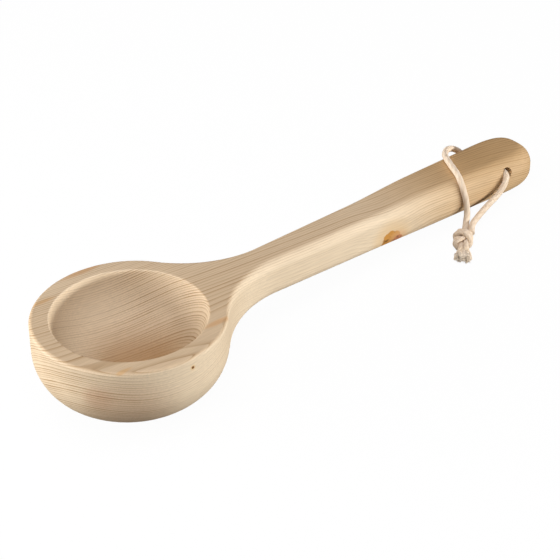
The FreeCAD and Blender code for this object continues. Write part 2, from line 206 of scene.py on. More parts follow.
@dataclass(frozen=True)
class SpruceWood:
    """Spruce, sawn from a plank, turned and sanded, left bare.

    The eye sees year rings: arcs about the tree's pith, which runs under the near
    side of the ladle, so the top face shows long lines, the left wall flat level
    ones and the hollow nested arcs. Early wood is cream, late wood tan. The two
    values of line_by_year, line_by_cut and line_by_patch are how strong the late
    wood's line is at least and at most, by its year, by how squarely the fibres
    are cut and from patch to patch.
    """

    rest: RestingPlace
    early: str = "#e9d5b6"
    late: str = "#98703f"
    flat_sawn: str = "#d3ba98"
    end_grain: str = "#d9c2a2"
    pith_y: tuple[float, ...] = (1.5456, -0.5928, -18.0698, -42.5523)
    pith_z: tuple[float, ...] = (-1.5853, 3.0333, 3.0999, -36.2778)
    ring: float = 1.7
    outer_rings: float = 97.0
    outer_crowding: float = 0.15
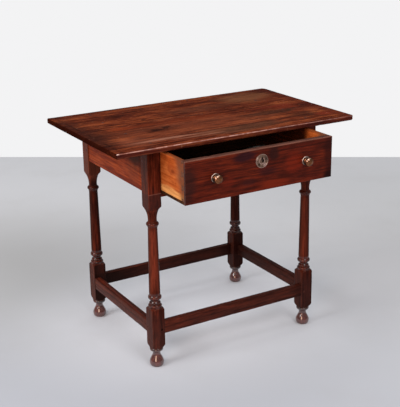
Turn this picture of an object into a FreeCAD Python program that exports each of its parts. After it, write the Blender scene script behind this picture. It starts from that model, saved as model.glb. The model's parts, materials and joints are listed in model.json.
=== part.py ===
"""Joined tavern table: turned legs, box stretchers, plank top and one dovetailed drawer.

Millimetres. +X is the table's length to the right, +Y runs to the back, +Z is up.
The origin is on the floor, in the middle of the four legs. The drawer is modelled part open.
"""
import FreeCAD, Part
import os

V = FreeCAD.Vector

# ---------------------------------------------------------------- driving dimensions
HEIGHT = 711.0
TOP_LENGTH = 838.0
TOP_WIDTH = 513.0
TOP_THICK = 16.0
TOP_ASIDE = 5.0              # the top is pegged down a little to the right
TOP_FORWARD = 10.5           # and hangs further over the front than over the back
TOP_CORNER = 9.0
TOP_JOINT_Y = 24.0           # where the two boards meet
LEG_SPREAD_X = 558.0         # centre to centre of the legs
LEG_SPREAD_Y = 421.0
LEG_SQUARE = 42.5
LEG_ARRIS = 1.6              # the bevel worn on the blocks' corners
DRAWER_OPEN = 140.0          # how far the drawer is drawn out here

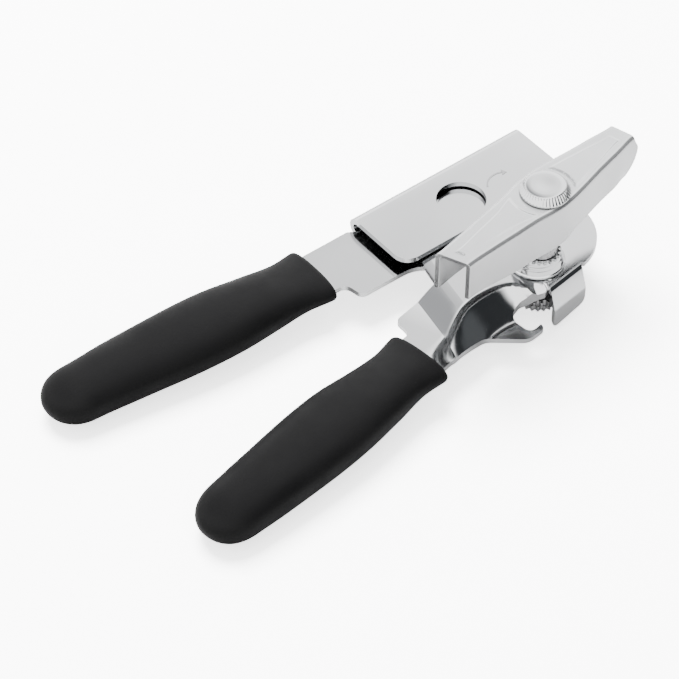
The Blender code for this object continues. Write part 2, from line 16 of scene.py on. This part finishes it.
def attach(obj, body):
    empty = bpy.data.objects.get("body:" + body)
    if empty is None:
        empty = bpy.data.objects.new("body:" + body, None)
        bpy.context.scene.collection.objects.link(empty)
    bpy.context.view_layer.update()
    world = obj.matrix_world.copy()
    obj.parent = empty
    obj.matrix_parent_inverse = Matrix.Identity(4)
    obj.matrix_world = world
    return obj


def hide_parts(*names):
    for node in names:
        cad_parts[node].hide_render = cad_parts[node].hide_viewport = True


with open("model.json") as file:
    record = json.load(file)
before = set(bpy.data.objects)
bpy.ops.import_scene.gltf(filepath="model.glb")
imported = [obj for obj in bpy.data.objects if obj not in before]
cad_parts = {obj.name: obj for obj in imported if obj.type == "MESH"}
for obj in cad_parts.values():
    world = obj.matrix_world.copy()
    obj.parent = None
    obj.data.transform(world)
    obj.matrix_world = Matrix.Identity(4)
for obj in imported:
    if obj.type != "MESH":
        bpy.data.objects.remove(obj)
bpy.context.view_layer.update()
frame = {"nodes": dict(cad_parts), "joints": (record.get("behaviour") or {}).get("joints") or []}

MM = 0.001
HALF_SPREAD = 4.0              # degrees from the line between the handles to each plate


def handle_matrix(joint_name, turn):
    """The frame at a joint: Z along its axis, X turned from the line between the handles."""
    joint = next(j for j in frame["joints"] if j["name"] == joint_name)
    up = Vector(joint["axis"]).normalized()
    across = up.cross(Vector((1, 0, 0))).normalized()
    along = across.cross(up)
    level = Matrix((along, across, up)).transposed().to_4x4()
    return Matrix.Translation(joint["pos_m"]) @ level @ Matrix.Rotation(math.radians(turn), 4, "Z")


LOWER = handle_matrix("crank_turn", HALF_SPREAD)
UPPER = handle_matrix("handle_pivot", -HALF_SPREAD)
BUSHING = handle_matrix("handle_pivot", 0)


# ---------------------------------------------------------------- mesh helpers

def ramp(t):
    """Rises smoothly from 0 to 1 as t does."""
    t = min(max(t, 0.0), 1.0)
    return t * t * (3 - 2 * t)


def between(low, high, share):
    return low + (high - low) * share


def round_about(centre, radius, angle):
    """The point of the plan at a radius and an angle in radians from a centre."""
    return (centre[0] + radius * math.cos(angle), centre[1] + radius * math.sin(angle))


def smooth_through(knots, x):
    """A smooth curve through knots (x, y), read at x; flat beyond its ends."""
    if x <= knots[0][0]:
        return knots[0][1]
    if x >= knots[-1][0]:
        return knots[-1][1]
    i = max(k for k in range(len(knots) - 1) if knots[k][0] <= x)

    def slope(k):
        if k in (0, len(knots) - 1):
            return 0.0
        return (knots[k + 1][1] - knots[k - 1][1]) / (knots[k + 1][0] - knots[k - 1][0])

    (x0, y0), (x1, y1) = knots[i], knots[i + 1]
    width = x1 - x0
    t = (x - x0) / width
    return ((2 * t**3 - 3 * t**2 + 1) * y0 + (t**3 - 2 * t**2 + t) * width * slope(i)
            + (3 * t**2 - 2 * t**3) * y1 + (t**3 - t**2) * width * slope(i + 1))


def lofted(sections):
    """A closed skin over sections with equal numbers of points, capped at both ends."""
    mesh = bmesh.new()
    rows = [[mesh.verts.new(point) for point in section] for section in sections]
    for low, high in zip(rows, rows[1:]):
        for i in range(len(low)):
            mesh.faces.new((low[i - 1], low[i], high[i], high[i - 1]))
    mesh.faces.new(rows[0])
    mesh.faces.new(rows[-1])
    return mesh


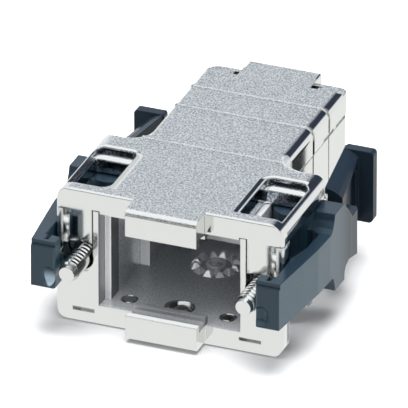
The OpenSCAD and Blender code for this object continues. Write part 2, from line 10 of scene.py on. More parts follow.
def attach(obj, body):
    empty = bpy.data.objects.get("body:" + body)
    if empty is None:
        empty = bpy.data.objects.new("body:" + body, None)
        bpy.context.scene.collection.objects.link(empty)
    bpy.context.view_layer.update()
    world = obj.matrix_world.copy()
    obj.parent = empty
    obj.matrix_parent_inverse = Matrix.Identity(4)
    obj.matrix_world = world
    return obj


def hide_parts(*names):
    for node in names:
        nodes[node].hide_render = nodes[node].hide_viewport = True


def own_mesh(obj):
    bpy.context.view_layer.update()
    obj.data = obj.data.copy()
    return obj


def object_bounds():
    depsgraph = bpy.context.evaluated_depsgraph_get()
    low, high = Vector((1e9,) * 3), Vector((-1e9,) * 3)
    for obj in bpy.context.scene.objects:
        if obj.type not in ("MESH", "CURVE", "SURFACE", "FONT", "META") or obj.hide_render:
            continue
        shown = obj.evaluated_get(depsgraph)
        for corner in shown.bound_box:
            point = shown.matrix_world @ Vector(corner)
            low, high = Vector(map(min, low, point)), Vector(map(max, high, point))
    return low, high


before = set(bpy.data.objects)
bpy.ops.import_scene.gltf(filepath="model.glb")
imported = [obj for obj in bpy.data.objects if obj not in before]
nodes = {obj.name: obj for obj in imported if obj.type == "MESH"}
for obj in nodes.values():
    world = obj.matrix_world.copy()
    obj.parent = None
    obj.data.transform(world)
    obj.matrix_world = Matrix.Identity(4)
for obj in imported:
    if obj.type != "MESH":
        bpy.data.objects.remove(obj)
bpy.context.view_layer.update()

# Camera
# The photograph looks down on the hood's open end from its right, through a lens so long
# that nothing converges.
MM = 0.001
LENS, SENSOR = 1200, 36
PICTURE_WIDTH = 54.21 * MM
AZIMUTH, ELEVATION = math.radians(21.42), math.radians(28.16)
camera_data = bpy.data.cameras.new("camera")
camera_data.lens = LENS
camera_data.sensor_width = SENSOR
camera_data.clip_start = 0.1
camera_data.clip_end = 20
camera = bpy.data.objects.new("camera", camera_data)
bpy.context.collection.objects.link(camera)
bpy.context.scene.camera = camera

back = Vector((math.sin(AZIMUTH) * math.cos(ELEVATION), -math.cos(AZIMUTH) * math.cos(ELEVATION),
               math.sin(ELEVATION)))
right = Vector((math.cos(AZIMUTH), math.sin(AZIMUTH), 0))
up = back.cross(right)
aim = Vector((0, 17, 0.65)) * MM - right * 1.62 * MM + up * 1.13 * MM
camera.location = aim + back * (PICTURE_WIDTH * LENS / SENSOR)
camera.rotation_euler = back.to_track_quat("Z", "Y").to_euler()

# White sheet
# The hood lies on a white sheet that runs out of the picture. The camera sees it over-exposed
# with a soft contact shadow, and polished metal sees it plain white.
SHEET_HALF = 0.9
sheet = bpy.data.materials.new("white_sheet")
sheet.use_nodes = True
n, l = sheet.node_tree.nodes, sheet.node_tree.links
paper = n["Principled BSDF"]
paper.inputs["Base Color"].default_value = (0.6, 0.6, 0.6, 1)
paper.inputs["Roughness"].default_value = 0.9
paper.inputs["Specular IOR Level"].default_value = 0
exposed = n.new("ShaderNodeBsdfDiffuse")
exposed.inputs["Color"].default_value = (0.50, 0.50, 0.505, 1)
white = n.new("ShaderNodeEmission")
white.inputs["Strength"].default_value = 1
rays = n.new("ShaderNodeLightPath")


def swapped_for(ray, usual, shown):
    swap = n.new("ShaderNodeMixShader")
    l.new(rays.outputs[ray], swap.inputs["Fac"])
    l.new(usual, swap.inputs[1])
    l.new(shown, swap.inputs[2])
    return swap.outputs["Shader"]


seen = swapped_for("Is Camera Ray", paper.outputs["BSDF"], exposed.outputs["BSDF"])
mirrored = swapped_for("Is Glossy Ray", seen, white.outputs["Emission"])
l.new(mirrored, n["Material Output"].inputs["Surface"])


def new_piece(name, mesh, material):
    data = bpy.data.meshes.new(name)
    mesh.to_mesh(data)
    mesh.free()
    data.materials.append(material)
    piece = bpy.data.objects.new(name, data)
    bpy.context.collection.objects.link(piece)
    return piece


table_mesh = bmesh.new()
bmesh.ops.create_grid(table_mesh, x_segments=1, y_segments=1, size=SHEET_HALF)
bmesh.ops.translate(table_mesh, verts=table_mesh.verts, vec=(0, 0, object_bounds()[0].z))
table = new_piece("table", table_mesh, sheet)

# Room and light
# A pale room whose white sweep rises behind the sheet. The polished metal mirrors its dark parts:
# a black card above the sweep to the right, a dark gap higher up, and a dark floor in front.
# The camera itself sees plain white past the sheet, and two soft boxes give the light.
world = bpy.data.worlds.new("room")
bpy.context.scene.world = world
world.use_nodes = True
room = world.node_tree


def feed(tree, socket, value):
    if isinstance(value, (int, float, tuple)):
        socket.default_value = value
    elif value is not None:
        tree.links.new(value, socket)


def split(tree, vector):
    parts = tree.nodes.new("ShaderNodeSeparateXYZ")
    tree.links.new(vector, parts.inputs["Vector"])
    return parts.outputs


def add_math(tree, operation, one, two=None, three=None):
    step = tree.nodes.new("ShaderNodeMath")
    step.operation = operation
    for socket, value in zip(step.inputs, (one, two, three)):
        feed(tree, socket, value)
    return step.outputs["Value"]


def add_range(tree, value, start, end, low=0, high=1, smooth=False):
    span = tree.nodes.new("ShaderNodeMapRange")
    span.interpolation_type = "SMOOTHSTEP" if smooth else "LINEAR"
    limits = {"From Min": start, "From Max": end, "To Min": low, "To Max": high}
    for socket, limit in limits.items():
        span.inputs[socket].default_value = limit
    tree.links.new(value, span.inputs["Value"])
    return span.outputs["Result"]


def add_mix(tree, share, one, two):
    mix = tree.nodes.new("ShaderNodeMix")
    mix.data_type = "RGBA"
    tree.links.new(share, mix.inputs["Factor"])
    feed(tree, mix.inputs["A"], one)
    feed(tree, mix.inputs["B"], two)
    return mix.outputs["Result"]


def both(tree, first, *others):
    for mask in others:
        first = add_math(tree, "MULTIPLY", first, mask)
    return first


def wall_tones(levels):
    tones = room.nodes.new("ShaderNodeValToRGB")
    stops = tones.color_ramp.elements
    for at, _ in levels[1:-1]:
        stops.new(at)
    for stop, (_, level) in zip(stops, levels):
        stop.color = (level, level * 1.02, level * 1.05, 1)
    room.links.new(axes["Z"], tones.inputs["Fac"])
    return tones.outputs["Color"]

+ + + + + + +

Transcribe the lines above from the one with "The Blender code" through the one with "HALF_SPREAD = 4.0". Include both ends and leave out every other line.

COMPLETE ANSWER.
The Blender code for this object continues. Write part 2, from line 16 of scene.py on. This part finishes it.
def attach(obj, body):
    empty = bpy.data.objects.get("body:" + body)
    if empty is None:
        empty = bpy.data.objects.new("body:" + body, None)
        bpy.context.scene.collection.objects.link(empty)
    bpy.context.view_layer.update()
    world = obj.matrix_world.copy()
    obj.parent = empty
    obj.matrix_parent_inverse = Matrix.Identity(4)
    obj.matrix_world = world
    return obj


def hide_parts(*names):
    for node in names:
        cad_parts[node].hide_render = cad_parts[node].hide_viewport = True


with open("model.json") as file:
    record = json.load(file)
before = set(bpy.data.objects)
bpy.ops.import_scene.gltf(filepath="model.glb")
imported = [obj for obj in bpy.data.objects if obj not in before]
cad_parts = {obj.name: obj for obj in imported if obj.type == "MESH"}
for obj in cad_parts.values():
    world = obj.matrix_world.copy()
    obj.parent = None
    obj.data.transform(world)
    obj.matrix_world = Matrix.Identity(4)
for obj in imported:
    if obj.type != "MESH":
        bpy.data.objects.remove(obj)
bpy.context.view_layer.update()
frame = {"nodes": dict(cad_parts), "joints": (record.get("behaviour") or {}).get("joints") or []}

MM = 0.001
HALF_SPREAD = 4.0              # degrees from the line between the handles to each plate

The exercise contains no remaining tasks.